** Begin Source material **

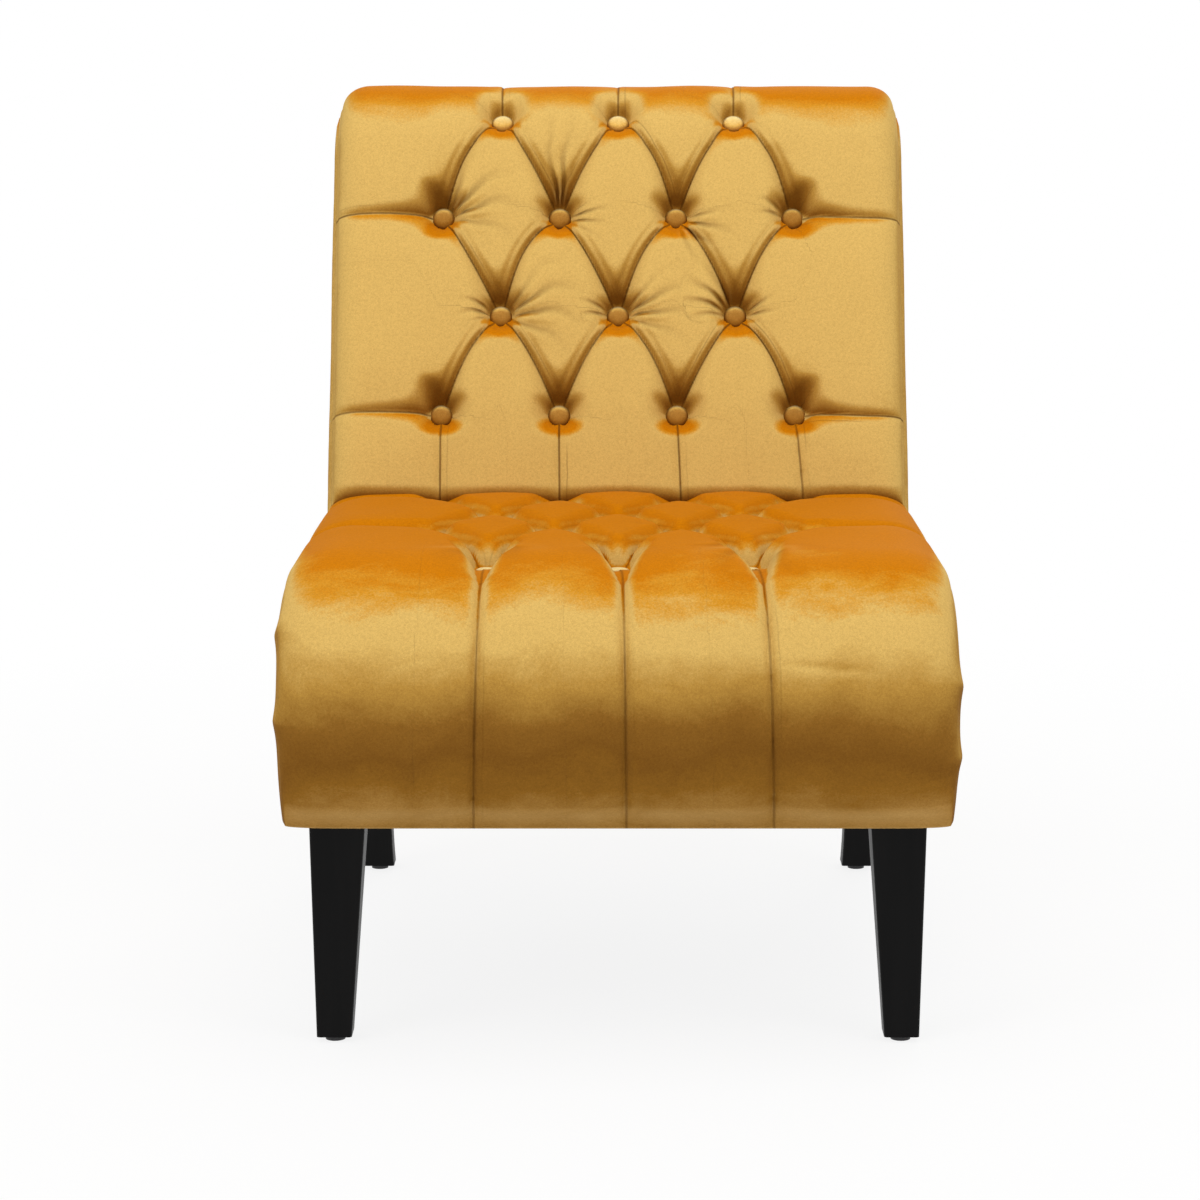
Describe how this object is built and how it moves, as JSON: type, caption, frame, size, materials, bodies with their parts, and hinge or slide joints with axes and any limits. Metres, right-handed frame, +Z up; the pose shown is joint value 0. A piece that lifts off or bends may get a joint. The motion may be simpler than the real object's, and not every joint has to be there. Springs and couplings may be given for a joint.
{
  "type": "slipper chair",
  "caption": "Armless slipper chair in gold velvet with a diamond-tufted back and seat, a rolled top, a waterfall front and dark tapered legs.",
  "frame": {"origin": "on the floor, in the middle of the overall box", "axes": "+Z up, -Y towards the front of the chair, +X to the right of someone who faces the front"},
  "size_m": [0.568, 0.7699, 0.8011],
  "materials": {
    "gold_velvet": "cut velvet, gold, soft nap with sheen",
    "button_velvet": "cut velvet stretched over a button or cord",
    "foam": "upholstery foam",
    "batting": "loose polyester wadding",
    "plywood": "raw plywood",
    "hardwood": "raw hardwood",
    "webbing": "woven webbing and twine",
    "burlap": "open jute weave",
    "washer_plastic": "plain moulded",
    "tack_card": "pressed card strip",
    "dust_cloth": "thin black non-woven cloth",
    "glide_plastic": "dark moulded glide",
    "steel": "zinc plated",
    "dark_wood": "near-black satin lacquer"
  },
  "bodies": {
    "root": {"back_burlap": "burlap", "back_buttons_row_a": "button_velvet", "back_buttons_row_b": "button_velvet", "back_buttons_row_c": "button_velvet", "back_buttons_row_d": "button_velvet", "back_cover": "gold_velvet", "back_foam": "foam", "back_twines": "webbing", "back_washers": "washer_plastic", "back_webbing_cross": "webbing", "back_webbing_long": "webbing", "back_welt_left": "button_velvet", "back_welt_right": "button_velvet", "corner_blocks": "hardwood", "dust_cover": "dust_cloth", "frame_screws": "steel", "front_leg_glide_left": "glide_plastic", "front_leg_glide_right": "glide_plastic", "front_leg_left": "dark_wood", "front_leg_right": "dark_wood", "front_rail": "hardwood", "glide_nails": "steel", "leg_bolts": "steel", "lower_back_rail": "hardwood", "outside_back_cover": "gold_velvet", "outside_back_padding": "batting", "rear_leg_glide_left": "glide_plastic", "rear_leg_glide_right": "glide_plastic", "rear_leg_left": "dark_wood", "rear_leg_right": "dark_wood", "rear_rail": "hardwood", "roll_rail": "hardwood", "seat_burlap": "burlap", "seat_buttons_row_e": "button_velvet", "seat_buttons_row_f": "button_velvet", "seat_buttons_row_g": "button_velvet", "seat_buttons_row_h": "button_velvet", "seat_cover": "gold_velvet", "seat_foam": "foam", "seat_twines": "webbing", "seat_washers": "washer_plastic", "seat_webbing_cross": "webbing", "seat_webbing_long": "webbing", "seat_welt_left": "button_velvet", "seat_welt_right": "button_velvet", "side_cover_left": "gold_velvet", "side_cover_right": "gold_velvet", "side_frame_left": "plywood", "side_frame_right": "plywood", "side_padding_left": "batting", "side_padding_right": "batting", "tack_strip": "tack_card", "top_back_rail": "hardwood"}
  },
  "joints": []
}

** End Source material **

Requirements: Extract the complete listing above, reproducing each line exactly.

Output for this exercise:
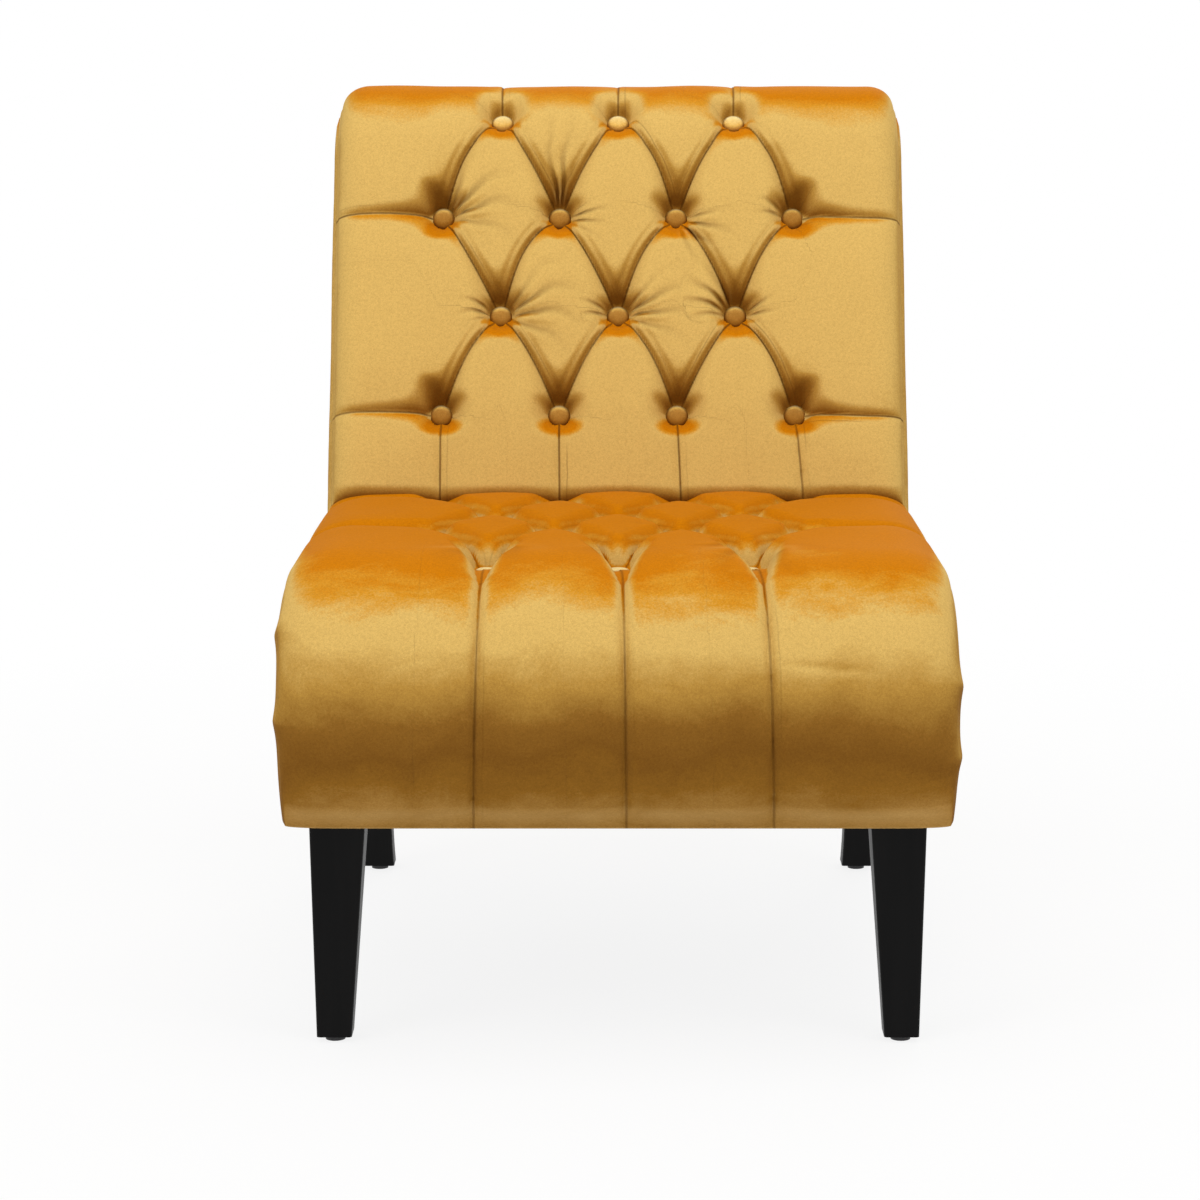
Describe how this object is built and how it moves, as JSON: type, caption, frame, size, materials, bodies with their parts, and hinge or slide joints with axes and any limits. Metres, right-handed frame, +Z up; the pose shown is joint value 0. A piece that lifts off or bends may get a joint. The motion may be simpler than the real object's, and not every joint has to be there. Springs and couplings may be given for a joint.
{
  "type": "slipper chair",
  "caption": "Armless slipper chair in gold velvet with a diamond-tufted back and seat, a rolled top, a waterfall front and dark tapered legs.",
  "frame": {"origin": "on the floor, in the middle of the overall box", "axes": "+Z up, -Y towards the front of the chair, +X to the right of someone who faces the front"},
  "size_m": [0.568, 0.7699, 0.8011],
  "materials": {
    "gold_velvet": "cut velvet, gold, soft nap with sheen",
    "button_velvet": "cut velvet stretched over a button or cord",
    "foam": "upholstery foam",
    "batting": "loose polyester wadding",
    "plywood": "raw plywood",
    "hardwood": "raw hardwood",
    "webbing": "woven webbing and twine",
    "burlap": "open jute weave",
    "washer_plastic": "plain moulded",
    "tack_card": "pressed card strip",
    "dust_cloth": "thin black non-woven cloth",
    "glide_plastic": "dark moulded glide",
    "steel": "zinc plated",
    "dark_wood": "near-black satin lacquer"
  },
  "bodies": {
    "root": {"back_burlap": "burlap", "back_buttons_row_a": "button_velvet", "back_buttons_row_b": "button_velvet", "back_buttons_row_c": "button_velvet", "back_buttons_row_d": "button_velvet", "back_cover": "gold_velvet", "back_foam": "foam", "back_twines": "webbing", "back_washers": "washer_plastic", "back_webbing_cross": "webbing", "back_webbing_long": "webbing", "back_welt_left": "button_velvet", "back_welt_right": "button_velvet", "corner_blocks": "hardwood", "dust_cover": "dust_cloth", "frame_screws": "steel", "front_leg_glide_left": "glide_plastic", "front_leg_glide_right": "glide_plastic", "front_leg_left": "dark_wood", "front_leg_right": "dark_wood", "front_rail": "hardwood", "glide_nails": "steel", "leg_bolts": "steel", "lower_back_rail": "hardwood", "outside_back_cover": "gold_velvet", "outside_back_padding": "batting", "rear_leg_glide_left": "glide_plastic", "rear_leg_glide_right": "glide_plastic", "rear_leg_left": "dark_wood", "rear_leg_right": "dark_wood", "rear_rail": "hardwood", "roll_rail": "hardwood", "seat_burlap": "burlap", "seat_buttons_row_e": "button_velvet", "seat_buttons_row_f": "button_velvet", "seat_buttons_row_g": "button_velvet", "seat_buttons_row_h": "button_velvet", "seat_cover": "gold_velvet", "seat_foam": "foam", "seat_twines": "webbing", "seat_washers": "washer_plastic", "seat_webbing_cross": "webbing", "seat_webbing_long": "webbing", "seat_welt_left": "button_velvet", "seat_welt_right": "button_velvet", "side_cover_left": "gold_velvet", "side_cover_right": "gold_velvet", "side_frame_left": "plywood", "side_frame_right": "plywood", "side_padding_left": "batting", "side_padding_right": "batting", "tack_strip": "tack_card", "top_back_rail": "hardwood"}
  },
  "joints": []
}